In May 2020, video footage of a Minneapolis officer kneeling on George Floyd’s neck for 8 minutes and 46 seconds was seen worldwide, inspiring outrage and demands for police reform across the nation and the world. Milwaukeeans took to the streets in protest immediately; local citizens and activists saw parallels to local cases, tragedies all too common in one of the United States’ most segregated cities. As daily actions took root, the fight for civil rights in Milwaukee and the surrounding area was reinvigorated — a fight that was intensified by the August police shooting of Jacob Blake just half an hour away in Kenosha. 

 

Volume Up is a story of risk, creativity, and community-building through peaceful protest, mobilizing thousands of Wisconsinites in the fight for justice and the end of police brutality. This project follows The Peoples Revolution, a Milwaukee-based grassroots organization that magnifies the voices of families who have lost loved ones to police brutality as they advocate for police reforms through direct action.

 

Filmmakers Sean Kafer and Madeleine Schweitzer have been alongside the group since the beginning. By engaging the movement’s leadership and members, the families of victims of police violence, and local elected officials involved in the movement, they seek to magnify the group’s work and message by sharing it with the Milwaukee community at large, while fostering skills in young filmmakers of color through apprenticeship.

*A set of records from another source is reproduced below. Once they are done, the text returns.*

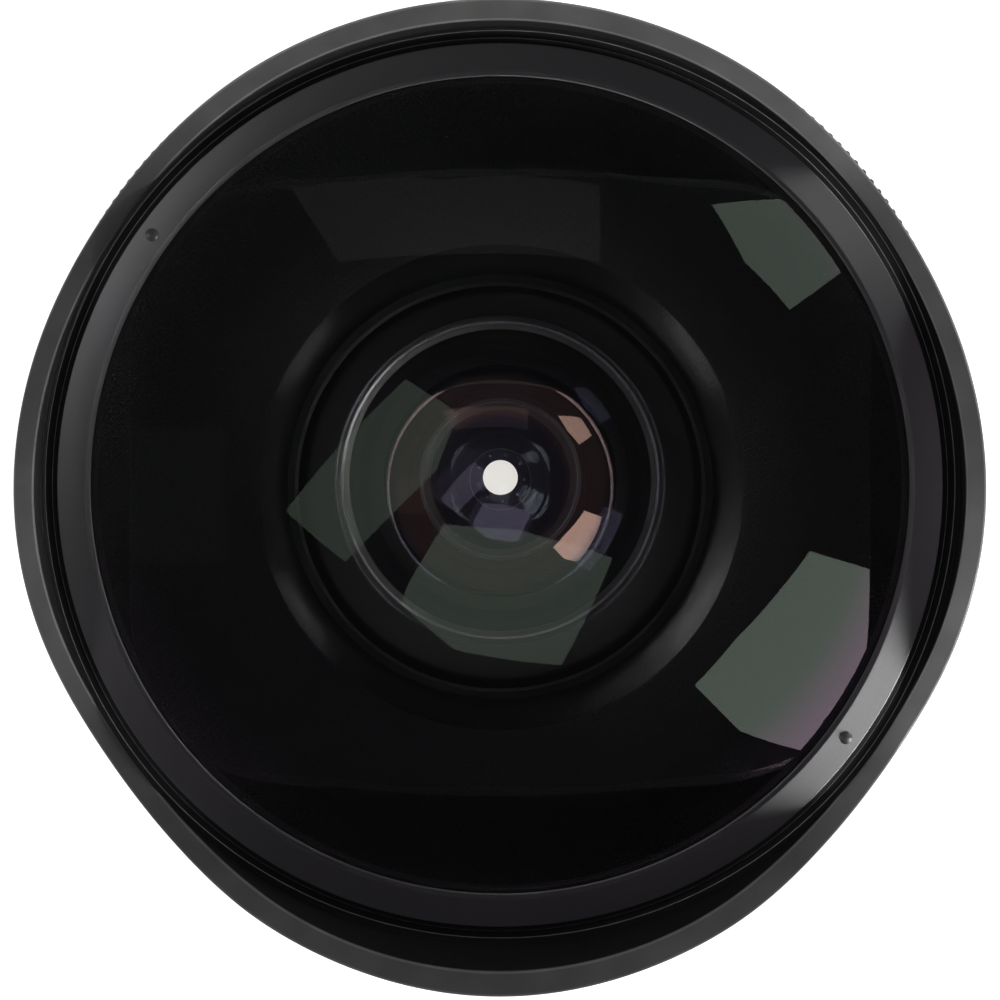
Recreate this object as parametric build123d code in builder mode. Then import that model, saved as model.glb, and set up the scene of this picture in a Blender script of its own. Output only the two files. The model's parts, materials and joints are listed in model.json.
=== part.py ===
from build123d import *
import os
from math import atan2, copysign, cos, degrees, hypot, radians, sin, sqrt

os.makedirs("parts", exist_ok=True)

# A manual fisheye lens with a built-in petal hood, in millimetres.
# +Z is the optical axis, towards the subject. The origin is the centre of the mount
# flange's seating face, so the bayonet hangs below it and the lens stands on its rear ring.
# At rest the lens is focused at infinity and its iris is wide open.

# Driving dimensions: running gaps and fasteners
running_gap = 0.1
ring_gap = 0.3
cut_overrun = 1.0
small_screw_radius = 0.8
tiny_screw_radius = 0.5
screw_head_height = 0.6
small_head_radius = 1.4
tiny_head_radius = 0.95
sunk_head_depth = 0.9

# Driving dimensions: bayonet mount
throat_radius = 21.5
spigot_wall = 4.1
spigot_length = 5.2
lug_height = 1.4
lug_thickness = 1.8
lug_count = 3
lug_angle = 52
mount_land_width = 5.4
mount_plate_thickness = 1.8
mount_screw_inset = 2.1
mount_screw_radius = 1.0
mount_head_radius = 1.9
mount_screw_length = 5.5
mount_screw_count = 4
lock_hole_radius = 1.7
lock_hole_depth = 1.1
throat_chamfer = 0.6

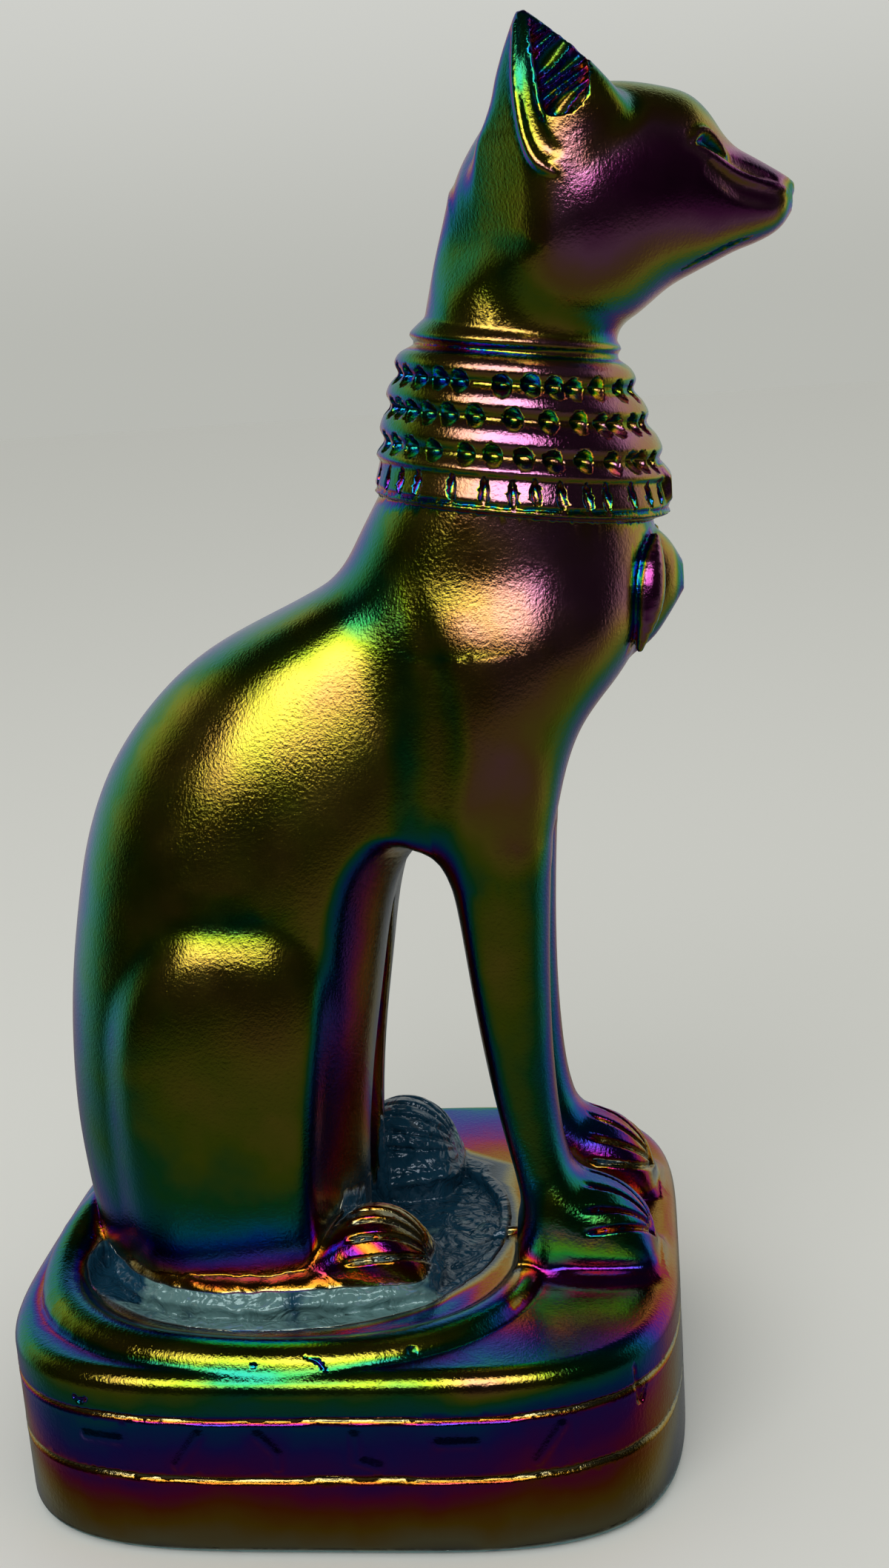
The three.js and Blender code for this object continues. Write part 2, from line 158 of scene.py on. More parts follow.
air.links.new(mirrored, air.nodes["Background"].inputs["Color"])

box_light = bpy.data.lights.new("soft_box", "AREA")
box_light.shape = "RECTANGLE"
box_light.size, box_light.size_y = SOFT_BOX_SIZE
box_light.energy = SOFT_BOX_WATTS
soft_box = bpy.data.objects.new("soft_box", box_light)
bpy.context.scene.collection.objects.link(soft_box)
box_way = Vector((math.sin(SOFT_BOX_TURN) * math.cos(SOFT_BOX_LIFT),
                  -math.cos(SOFT_BOX_TURN) * math.cos(SOFT_BOX_LIFT), math.sin(SOFT_BOX_LIFT)))
soft_box.location = SOFT_BOX_AIM + box_way * SOFT_BOX_AWAY
soft_box.rotation_euler = box_way.to_track_quat("Z", "Y").to_euler()
bpy.context.scene.view_settings.view_transform = "Standard"


# The whole figure is one casting of dark glass. It is modelled here as one body: every form adds to
# it or cuts from it, as far as the nearest surface, and neighbours run into each other softly.
# Lengths are in hundredths of the cat's height above its plinth, as the moulder would divide it.
low_corner, high_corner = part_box("bastet_cat")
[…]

The filmmakers are developing a feature-length documentary, and also have plans for further materials, including a multi-part series and an educational platform with a curriculum designed for high schools, colleges, and beyond. 

 

To date, the daily marches in the Milwaukee area constitute the longest continuous protest for racial justice in the modern day. The Peoples Revolution has covered countless miles on foot and in car caravans, held vigils, shut down businesses, and demanded government hearings to bring attention to their cause. Actions continuously center the lives of victims and their families: the Cole (Alvin), Anderson (Jay), and Gonzales (Antonio) families, whose sons were all killed by the same Wauwatosa officer within a five-year span, most recently in February 2020; the Acevedo family, whose son (Joel) was killed in March 2020 by an off-duty MPD officer; the Smith family (Sylville, MPD, 2014); the Davis family (Christopher, Walworth County, 2016); the Lacy family (Ernest, MPD, 1981). 

 

By amplifying these names and stories, The Peoples Revolution never forgets that these lives mattered and continue to matter; they deserve justice, and their communities deserve change. Volume Up further amplifies these names and stories and the important work that our city’s organizers and citizens continue

to do to end police brutality forever.